Having access to limited atomic operations might still be useful for some niche applications (eg. on ARM7TDMI, which is still somewhat widespread), so I think it would be unfortunate if these use cases are prevented by a matter of policy.

HadrienG2 commented 5 years ago

If we find hardware which supports e.g. test-and-set but not CAS, then we may want support it as well with a finer-grained cfg (e.g. target_has_atomic_test_and_set), because test-and-set is all you need to implement a mutex

However, "normal" sequentially consistent loads and stores are also sufficient to implement a Mutex using Dekker's algorithm (for 2 CPUs) or Peterson's algorithm (for any number of CPUs). Now I wonder, how does that fit in?

Given that...

  1. the number of cores of the target CPU is rarely known at compile time, which is pretty much a prerequisite for efficiently implementing those algorithms,
  2. if a hardware architecture cares so little about concurrency that it does not even expose a test-and-set instruction, it is unlikely to provide the required memory barriers for SeqCst ordering,

I don't think that these algorithms are applicable outside of very constrained embedded scenarios where the target hardware is exactly known and hardware portability is not desired at all.

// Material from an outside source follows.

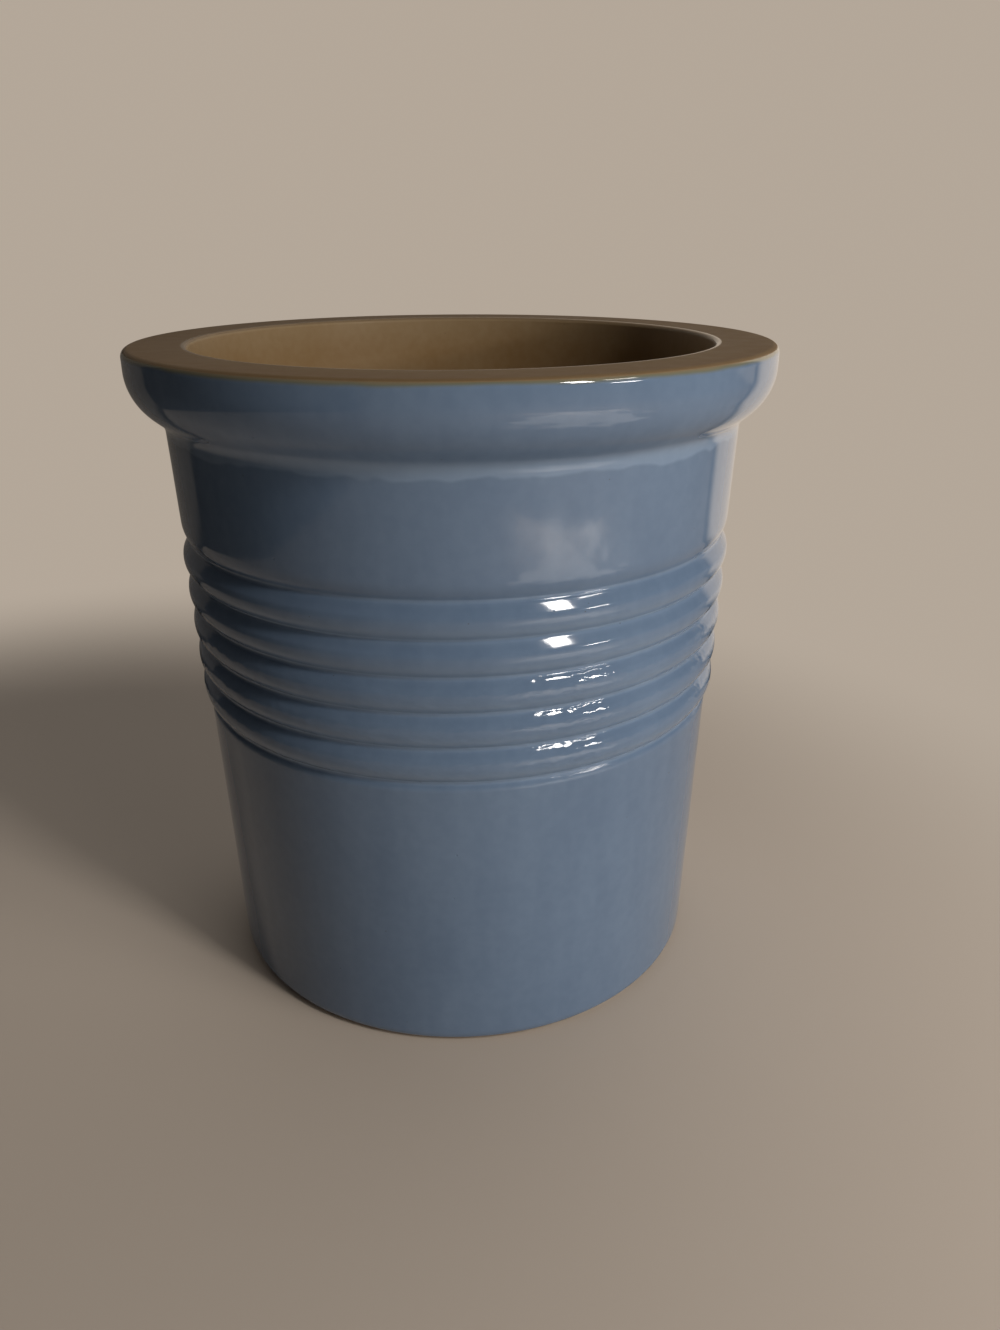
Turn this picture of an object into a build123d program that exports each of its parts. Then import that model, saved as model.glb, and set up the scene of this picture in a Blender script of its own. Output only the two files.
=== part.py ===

jonas-schievink commented 5 years ago

if a hardware architecture cares so little about concurrency that it does not even expose a test-and-set instruction, it is unlikely to provide the required memory barriers for SeqCst ordering,

Even thumbv6 has fully working loads and stores, despite it not having anything more sophisticated than that (no swap, CAS, or anything else). These are still sufficient for implementing things like SPSC queues.

Thumbv6 is also used in multicore processors, often alongside a more powerful Cortex-M3/M4 core (which is thumbv7 and does have CAS, etc.). This means that implementing a Mutex using one of the algorithms Ralf linked above might actually make sense on these MCUs. Manufacturers of these MCUs also provide peripherals that provide synchronization primitives, but these are often specific to the MCU family and don't exist on others.